Everything in the listing below from the line containing "flow_sensor();" through the line containing "points = [vertex.co" should be repeated exactly; leave out every other line.

·····

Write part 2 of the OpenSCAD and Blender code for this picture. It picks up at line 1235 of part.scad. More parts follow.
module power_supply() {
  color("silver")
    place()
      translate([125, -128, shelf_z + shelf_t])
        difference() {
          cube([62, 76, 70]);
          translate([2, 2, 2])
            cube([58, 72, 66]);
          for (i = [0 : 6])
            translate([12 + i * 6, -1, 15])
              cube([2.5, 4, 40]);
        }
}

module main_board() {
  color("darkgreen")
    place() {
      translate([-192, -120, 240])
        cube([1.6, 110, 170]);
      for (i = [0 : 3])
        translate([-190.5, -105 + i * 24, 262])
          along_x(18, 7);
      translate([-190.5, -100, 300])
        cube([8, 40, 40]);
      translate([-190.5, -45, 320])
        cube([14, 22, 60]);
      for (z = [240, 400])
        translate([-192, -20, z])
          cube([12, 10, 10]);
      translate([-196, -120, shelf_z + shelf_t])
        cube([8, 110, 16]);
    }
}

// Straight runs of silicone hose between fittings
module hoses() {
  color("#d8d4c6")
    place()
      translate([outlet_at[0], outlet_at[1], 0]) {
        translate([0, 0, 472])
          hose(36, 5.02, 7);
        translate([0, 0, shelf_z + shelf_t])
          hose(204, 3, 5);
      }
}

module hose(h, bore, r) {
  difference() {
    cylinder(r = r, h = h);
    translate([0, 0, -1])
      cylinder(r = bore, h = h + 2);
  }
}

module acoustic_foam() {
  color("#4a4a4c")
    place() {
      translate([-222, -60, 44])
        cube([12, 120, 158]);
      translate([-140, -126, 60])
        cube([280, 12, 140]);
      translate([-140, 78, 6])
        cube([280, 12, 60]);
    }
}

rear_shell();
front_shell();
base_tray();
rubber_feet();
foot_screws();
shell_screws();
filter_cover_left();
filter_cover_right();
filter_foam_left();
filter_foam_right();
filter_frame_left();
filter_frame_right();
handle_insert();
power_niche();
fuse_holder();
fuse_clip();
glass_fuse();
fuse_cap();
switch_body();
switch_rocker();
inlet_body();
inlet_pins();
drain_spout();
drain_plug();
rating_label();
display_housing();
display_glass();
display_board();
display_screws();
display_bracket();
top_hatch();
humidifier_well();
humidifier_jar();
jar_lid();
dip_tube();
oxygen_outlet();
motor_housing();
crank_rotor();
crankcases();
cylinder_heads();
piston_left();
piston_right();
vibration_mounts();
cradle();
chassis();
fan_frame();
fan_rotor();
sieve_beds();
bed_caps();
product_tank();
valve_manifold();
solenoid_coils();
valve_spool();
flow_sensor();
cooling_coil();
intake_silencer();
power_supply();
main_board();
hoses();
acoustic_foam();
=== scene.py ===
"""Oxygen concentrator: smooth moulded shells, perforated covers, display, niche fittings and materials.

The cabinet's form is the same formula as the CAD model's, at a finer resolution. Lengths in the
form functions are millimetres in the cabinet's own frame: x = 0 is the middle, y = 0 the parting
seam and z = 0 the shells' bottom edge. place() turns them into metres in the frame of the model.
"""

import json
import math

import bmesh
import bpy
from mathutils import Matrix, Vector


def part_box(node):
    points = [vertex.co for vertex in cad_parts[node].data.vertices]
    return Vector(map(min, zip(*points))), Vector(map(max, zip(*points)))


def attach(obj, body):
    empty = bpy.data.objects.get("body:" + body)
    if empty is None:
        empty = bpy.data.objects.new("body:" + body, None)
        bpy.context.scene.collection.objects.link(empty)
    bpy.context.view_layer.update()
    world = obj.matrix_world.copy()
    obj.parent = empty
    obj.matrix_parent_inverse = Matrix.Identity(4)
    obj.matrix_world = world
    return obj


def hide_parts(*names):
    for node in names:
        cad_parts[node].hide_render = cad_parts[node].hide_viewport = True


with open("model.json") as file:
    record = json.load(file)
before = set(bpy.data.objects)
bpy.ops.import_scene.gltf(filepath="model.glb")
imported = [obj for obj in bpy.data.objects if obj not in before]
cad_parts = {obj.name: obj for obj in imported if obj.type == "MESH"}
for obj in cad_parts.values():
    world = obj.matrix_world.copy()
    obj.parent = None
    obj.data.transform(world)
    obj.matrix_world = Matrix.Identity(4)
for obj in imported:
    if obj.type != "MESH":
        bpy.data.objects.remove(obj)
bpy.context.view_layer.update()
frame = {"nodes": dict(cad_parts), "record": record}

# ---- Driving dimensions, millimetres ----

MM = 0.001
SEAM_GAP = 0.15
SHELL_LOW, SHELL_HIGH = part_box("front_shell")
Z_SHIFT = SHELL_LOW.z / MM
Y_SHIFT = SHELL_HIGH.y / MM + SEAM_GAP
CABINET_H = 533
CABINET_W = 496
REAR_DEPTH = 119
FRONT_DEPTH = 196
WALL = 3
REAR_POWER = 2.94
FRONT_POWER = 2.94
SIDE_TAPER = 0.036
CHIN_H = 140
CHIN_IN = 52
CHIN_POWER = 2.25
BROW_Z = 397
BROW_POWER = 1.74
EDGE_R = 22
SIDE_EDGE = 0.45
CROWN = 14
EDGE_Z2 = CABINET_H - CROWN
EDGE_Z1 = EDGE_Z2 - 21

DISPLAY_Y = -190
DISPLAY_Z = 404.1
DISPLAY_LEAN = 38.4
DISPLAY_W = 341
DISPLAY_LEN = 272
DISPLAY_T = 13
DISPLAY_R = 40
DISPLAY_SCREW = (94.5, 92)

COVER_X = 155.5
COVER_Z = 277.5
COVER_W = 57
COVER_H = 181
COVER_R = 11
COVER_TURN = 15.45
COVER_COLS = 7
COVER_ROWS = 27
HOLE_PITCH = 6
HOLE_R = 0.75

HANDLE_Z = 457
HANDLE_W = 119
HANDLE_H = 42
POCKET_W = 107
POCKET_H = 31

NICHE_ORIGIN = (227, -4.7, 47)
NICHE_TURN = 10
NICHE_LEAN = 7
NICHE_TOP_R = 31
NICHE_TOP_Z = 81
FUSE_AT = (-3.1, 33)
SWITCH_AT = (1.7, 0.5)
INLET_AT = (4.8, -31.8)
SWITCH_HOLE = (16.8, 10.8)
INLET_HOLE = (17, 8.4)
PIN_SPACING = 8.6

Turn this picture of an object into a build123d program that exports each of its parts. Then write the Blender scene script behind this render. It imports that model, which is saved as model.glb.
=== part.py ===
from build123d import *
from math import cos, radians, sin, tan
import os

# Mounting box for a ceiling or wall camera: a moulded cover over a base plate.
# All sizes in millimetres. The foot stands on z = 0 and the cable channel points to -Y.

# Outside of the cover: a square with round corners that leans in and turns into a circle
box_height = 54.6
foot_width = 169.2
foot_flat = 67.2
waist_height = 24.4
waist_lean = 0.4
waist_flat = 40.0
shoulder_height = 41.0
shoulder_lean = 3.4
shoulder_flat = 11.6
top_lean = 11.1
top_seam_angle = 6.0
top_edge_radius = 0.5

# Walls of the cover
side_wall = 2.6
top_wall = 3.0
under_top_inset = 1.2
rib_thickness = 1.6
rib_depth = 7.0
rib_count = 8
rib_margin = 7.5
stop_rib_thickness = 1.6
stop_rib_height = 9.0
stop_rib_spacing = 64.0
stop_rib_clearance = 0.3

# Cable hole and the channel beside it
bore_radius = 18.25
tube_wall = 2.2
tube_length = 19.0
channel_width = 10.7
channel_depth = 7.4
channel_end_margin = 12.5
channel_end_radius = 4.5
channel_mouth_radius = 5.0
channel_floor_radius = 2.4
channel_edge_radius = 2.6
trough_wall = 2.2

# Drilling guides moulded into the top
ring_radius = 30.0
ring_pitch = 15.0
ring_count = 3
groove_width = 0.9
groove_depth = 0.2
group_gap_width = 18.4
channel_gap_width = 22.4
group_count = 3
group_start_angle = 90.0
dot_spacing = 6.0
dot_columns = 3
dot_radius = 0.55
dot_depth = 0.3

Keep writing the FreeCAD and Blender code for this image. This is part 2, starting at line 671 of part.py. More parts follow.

·····

(COMPLETE RESPONSE):
flow_sensor();
cooling_coil();
intake_silencer();
power_supply();
main_board();
hoses();
acoustic_foam();
=== scene.py ===
"""Oxygen concentrator: smooth moulded shells, perforated covers, display, niche fittings and materials.

The cabinet's form is the same formula as the CAD model's, at a finer resolution. Lengths in the
form functions are millimetres in the cabinet's own frame: x = 0 is the middle, y = 0 the parting
seam and z = 0 the shells' bottom edge. place() turns them into metres in the frame of the model.
"""

import json
import math

import bmesh
import bpy
from mathutils import Matrix, Vector


def part_box(node):
    points = [vertex.co for vertex in cad_parts[node].data.vertices]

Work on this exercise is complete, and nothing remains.